§ **What you need to do**
Reproduce only the lines from the one containing "build_trunk()" through the one containing "low, high = Vector((1e9,)", exactly as written and with both ends included.

§ **Records provided**
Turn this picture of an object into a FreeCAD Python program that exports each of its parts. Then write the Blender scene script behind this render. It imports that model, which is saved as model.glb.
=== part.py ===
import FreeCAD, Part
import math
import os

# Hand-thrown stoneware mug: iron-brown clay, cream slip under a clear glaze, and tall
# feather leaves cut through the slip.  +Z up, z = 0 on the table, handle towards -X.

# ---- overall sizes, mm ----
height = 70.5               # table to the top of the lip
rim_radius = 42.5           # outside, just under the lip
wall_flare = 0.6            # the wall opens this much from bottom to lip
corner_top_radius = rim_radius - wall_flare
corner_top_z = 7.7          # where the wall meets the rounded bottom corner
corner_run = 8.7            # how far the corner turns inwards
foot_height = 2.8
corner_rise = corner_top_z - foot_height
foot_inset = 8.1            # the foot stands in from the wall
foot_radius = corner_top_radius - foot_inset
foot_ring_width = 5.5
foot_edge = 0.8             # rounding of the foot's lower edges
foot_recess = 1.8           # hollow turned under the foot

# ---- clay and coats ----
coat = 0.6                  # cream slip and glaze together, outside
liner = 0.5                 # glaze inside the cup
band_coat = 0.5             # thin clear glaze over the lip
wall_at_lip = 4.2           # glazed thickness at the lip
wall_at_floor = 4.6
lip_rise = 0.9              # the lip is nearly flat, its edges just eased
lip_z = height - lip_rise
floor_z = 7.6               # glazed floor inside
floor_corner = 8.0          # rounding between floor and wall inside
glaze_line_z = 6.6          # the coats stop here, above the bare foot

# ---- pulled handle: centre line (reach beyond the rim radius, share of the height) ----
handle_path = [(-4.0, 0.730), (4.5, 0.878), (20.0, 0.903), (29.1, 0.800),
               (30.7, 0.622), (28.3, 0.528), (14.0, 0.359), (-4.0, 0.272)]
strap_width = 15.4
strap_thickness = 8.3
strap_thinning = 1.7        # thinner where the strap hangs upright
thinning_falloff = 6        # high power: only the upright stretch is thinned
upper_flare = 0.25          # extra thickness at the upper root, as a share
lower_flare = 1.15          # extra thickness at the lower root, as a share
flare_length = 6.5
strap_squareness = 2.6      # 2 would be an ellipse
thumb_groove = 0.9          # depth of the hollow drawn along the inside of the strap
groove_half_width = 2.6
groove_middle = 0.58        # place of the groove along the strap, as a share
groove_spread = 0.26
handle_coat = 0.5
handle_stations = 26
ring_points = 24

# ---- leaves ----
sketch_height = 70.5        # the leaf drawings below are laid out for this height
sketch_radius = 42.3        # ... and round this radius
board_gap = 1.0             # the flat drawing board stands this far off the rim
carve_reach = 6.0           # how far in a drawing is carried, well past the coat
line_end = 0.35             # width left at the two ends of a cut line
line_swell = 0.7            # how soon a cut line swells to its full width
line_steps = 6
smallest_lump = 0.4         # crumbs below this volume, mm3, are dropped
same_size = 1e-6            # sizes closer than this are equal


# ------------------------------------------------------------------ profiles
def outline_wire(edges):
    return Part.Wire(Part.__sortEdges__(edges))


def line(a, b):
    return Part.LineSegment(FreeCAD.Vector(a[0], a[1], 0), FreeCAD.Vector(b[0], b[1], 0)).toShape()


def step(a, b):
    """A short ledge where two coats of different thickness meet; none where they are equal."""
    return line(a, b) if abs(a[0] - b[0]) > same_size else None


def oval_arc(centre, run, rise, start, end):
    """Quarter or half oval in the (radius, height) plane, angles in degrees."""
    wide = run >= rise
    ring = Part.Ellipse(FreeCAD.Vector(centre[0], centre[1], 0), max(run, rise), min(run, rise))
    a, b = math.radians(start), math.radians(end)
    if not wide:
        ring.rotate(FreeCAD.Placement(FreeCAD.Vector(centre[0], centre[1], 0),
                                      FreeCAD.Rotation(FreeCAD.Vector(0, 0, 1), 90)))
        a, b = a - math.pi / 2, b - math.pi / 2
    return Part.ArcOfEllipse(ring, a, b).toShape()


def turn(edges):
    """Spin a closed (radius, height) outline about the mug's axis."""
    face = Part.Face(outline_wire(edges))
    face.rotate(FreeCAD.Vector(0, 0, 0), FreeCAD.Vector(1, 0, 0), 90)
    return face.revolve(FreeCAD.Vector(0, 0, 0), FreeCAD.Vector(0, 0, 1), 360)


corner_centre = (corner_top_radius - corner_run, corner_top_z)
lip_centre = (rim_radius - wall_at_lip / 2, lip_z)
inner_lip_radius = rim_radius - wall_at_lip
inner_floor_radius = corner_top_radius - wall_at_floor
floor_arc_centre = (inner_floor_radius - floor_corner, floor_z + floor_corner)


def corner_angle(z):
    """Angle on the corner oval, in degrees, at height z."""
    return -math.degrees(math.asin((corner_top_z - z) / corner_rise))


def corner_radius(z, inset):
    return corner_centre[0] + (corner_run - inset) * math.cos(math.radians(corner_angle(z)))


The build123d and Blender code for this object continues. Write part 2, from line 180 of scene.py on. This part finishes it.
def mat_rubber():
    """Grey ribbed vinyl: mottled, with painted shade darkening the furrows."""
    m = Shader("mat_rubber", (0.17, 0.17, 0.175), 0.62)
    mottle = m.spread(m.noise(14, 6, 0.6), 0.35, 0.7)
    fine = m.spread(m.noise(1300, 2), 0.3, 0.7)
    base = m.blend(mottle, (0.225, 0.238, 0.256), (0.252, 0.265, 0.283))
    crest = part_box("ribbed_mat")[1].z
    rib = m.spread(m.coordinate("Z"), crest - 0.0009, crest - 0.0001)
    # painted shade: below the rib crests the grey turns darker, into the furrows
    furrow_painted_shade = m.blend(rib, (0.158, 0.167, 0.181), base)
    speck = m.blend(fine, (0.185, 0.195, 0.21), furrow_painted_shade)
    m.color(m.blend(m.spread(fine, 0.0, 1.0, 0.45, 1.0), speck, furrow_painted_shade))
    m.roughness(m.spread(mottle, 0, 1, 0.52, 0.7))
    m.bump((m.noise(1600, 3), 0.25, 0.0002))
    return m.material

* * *

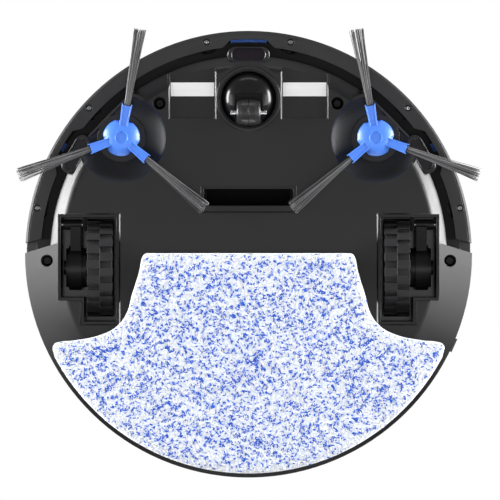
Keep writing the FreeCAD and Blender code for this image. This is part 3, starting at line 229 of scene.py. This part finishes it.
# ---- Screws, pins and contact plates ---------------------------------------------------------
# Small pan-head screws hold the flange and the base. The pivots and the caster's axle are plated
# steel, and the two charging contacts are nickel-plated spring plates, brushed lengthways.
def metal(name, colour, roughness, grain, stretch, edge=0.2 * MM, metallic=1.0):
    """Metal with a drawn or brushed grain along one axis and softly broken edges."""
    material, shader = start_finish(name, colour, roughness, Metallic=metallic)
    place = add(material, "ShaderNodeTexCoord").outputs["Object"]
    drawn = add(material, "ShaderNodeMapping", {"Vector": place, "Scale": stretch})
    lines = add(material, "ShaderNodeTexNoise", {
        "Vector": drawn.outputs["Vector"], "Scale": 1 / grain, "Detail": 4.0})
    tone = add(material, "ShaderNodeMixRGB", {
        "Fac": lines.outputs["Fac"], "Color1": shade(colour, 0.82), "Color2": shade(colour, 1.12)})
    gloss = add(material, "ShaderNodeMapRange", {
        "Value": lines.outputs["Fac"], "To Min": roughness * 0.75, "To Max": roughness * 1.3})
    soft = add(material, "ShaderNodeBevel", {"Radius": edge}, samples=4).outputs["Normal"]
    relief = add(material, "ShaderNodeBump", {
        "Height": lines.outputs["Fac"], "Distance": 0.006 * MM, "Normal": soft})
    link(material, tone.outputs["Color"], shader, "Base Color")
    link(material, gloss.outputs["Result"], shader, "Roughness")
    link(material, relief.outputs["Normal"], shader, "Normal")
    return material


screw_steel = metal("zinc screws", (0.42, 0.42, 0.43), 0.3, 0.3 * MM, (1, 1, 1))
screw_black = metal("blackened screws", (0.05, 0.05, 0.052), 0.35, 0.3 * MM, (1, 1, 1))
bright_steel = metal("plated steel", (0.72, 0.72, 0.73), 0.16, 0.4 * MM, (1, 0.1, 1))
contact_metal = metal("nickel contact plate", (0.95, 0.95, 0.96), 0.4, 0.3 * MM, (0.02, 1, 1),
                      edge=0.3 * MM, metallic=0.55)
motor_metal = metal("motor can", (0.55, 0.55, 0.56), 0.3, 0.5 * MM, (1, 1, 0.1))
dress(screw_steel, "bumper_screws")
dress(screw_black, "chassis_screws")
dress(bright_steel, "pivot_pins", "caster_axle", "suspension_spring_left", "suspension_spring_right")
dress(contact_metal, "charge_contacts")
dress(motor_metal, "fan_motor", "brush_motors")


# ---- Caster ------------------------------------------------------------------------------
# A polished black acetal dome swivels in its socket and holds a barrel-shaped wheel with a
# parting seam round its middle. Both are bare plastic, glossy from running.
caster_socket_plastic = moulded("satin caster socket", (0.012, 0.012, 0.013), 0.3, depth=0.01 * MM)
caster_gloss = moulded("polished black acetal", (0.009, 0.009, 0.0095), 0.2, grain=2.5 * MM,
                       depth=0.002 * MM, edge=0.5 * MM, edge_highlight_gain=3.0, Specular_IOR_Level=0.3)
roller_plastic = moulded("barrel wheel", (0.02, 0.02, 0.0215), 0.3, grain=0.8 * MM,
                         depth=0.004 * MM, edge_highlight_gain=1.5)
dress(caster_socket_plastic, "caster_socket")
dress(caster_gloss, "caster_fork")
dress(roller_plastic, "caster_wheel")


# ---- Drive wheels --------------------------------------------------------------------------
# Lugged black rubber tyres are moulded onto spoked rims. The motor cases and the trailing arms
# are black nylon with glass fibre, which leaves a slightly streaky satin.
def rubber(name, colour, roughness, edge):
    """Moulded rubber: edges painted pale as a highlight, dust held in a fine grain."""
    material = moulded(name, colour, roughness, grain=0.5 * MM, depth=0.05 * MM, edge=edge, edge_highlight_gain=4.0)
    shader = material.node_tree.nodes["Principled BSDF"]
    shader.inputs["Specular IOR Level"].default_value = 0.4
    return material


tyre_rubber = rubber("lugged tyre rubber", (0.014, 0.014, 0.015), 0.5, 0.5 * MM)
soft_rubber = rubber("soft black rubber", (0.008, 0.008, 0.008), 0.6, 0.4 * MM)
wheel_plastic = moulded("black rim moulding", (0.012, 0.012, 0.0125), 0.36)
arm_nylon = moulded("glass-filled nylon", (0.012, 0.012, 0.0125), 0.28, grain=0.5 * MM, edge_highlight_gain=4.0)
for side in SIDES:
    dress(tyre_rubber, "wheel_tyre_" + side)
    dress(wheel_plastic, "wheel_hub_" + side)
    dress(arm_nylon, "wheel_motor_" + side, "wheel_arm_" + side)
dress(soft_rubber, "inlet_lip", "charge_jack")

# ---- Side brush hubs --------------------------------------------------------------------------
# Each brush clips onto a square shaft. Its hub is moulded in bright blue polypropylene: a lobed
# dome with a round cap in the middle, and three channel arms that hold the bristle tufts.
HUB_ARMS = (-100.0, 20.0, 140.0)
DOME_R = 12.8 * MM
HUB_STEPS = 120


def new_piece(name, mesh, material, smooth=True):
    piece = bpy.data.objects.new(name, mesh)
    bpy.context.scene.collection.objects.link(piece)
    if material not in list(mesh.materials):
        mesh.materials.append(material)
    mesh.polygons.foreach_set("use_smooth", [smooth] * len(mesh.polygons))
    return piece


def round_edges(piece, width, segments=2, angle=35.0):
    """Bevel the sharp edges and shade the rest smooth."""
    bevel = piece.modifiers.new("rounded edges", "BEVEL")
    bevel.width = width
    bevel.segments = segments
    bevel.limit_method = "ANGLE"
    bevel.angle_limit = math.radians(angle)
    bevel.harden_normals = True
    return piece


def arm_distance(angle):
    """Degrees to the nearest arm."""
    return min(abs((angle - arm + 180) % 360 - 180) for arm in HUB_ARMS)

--

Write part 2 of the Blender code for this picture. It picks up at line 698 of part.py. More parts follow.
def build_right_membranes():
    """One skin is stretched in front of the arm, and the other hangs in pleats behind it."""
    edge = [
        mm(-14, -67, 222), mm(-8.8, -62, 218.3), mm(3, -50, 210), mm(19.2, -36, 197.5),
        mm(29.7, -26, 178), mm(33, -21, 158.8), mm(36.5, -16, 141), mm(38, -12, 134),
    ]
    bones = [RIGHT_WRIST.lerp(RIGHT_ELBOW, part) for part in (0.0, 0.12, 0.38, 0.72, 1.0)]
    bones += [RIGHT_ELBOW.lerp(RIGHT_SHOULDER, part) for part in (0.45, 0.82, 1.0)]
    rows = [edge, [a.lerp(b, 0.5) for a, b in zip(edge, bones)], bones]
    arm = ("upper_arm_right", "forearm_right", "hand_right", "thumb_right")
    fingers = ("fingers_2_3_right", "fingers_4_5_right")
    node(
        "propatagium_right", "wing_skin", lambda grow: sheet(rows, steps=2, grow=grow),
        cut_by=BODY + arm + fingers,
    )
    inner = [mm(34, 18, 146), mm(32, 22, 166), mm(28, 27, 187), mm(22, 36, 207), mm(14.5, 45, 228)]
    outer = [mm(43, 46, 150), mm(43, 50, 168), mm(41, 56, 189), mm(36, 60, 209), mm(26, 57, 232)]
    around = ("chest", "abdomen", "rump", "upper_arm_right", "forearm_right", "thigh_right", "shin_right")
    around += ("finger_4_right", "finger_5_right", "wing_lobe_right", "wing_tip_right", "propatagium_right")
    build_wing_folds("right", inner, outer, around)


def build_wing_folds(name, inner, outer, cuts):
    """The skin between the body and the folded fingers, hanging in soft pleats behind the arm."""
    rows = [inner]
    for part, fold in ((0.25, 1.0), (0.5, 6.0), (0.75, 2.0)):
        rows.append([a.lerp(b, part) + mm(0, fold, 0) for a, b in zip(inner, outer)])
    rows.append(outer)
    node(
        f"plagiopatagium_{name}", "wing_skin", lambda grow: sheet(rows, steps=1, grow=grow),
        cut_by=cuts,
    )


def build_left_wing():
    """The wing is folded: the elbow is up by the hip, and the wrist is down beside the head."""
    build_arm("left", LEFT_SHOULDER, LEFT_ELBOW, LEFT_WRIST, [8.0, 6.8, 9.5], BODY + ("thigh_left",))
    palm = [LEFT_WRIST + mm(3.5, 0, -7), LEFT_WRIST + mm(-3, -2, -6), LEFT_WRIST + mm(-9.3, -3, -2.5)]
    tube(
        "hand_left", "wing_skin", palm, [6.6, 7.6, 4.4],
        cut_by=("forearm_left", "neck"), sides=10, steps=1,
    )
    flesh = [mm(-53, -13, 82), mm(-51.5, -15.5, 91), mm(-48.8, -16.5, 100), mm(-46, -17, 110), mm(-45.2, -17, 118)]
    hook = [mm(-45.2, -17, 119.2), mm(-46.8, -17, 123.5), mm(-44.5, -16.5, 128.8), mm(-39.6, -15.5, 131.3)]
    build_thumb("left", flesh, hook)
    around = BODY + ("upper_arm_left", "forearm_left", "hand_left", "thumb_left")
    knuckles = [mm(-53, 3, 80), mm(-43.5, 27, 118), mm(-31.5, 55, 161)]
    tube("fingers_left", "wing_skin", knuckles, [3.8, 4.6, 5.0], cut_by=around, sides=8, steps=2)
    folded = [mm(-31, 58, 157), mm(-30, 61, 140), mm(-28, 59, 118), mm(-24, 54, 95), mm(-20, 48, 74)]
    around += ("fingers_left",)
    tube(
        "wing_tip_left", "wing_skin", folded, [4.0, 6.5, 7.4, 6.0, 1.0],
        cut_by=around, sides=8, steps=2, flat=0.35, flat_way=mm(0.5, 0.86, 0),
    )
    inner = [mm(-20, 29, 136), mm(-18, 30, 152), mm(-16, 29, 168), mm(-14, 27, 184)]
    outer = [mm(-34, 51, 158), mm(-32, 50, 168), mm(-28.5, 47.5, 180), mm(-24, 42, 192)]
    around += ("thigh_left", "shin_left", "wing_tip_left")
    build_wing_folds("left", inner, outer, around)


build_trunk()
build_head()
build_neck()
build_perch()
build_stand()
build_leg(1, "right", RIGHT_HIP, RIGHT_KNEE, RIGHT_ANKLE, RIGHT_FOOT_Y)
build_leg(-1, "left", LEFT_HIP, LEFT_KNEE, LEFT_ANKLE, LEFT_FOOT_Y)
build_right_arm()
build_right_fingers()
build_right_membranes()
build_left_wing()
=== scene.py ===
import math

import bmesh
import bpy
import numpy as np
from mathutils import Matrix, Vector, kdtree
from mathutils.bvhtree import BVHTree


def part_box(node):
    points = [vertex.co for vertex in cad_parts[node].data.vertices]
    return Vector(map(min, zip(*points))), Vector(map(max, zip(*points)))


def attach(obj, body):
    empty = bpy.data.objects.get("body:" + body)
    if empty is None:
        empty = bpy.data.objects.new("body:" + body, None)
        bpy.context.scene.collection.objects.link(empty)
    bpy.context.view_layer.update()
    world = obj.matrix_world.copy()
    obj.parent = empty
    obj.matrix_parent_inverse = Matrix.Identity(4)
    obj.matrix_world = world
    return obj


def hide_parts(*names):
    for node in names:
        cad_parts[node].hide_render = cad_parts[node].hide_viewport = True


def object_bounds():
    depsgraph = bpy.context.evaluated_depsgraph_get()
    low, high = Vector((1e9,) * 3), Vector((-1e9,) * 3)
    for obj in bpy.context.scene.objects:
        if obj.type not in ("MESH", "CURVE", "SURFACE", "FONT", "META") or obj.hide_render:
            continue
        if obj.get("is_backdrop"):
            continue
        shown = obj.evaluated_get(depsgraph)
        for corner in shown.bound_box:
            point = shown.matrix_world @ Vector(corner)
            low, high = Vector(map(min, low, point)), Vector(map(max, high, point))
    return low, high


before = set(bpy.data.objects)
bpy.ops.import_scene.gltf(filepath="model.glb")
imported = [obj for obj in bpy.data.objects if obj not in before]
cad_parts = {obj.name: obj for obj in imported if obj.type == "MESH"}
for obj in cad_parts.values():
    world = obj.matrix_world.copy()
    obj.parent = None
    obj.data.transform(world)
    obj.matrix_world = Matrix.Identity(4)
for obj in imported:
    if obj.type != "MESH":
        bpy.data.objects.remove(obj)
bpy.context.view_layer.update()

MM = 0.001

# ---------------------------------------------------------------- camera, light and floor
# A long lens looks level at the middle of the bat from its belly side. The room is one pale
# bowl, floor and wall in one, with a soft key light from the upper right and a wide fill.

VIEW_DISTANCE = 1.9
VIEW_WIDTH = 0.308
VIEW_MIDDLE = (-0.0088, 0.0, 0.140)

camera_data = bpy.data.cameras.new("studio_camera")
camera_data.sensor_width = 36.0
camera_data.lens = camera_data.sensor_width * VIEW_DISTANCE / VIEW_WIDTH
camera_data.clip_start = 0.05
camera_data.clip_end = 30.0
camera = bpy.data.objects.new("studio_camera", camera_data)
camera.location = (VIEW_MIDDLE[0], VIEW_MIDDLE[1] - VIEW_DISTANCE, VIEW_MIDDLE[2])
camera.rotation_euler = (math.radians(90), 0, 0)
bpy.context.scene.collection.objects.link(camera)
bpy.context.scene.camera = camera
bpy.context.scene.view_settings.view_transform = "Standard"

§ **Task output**
build_trunk()
build_head()
build_neck()
build_perch()
build_stand()
build_leg(1, "right", RIGHT_HIP, RIGHT_KNEE, RIGHT_ANKLE, RIGHT_FOOT_Y)
build_leg(-1, "left", LEFT_HIP, LEFT_KNEE, LEFT_ANKLE, LEFT_FOOT_Y)
build_right_arm()
build_right_fingers()
build_right_membranes()
build_left_wing()
=== scene.py ===
import math

import bmesh
import bpy
import numpy as np
from mathutils import Matrix, Vector, kdtree
from mathutils.bvhtree import BVHTree


def part_box(node):
    points = [vertex.co for vertex in cad_parts[node].data.vertices]
    return Vector(map(min, zip(*points))), Vector(map(max, zip(*points)))


def attach(obj, body):
    empty = bpy.data.objects.get("body:" + body)
    if empty is None:
        empty = bpy.data.objects.new("body:" + body, None)
        bpy.context.scene.collection.objects.link(empty)
    bpy.context.view_layer.update()
    world = obj.matrix_world.copy()
    obj.parent = empty
    obj.matrix_parent_inverse = Matrix.Identity(4)
    obj.matrix_world = world
    return obj


def hide_parts(*names):
    for node in names:
        cad_parts[node].hide_render = cad_parts[node].hide_viewport = True


def object_bounds():
    depsgraph = bpy.context.evaluated_depsgraph_get()
    low, high = Vector((1e9,) * 3), Vector((-1e9,) * 3)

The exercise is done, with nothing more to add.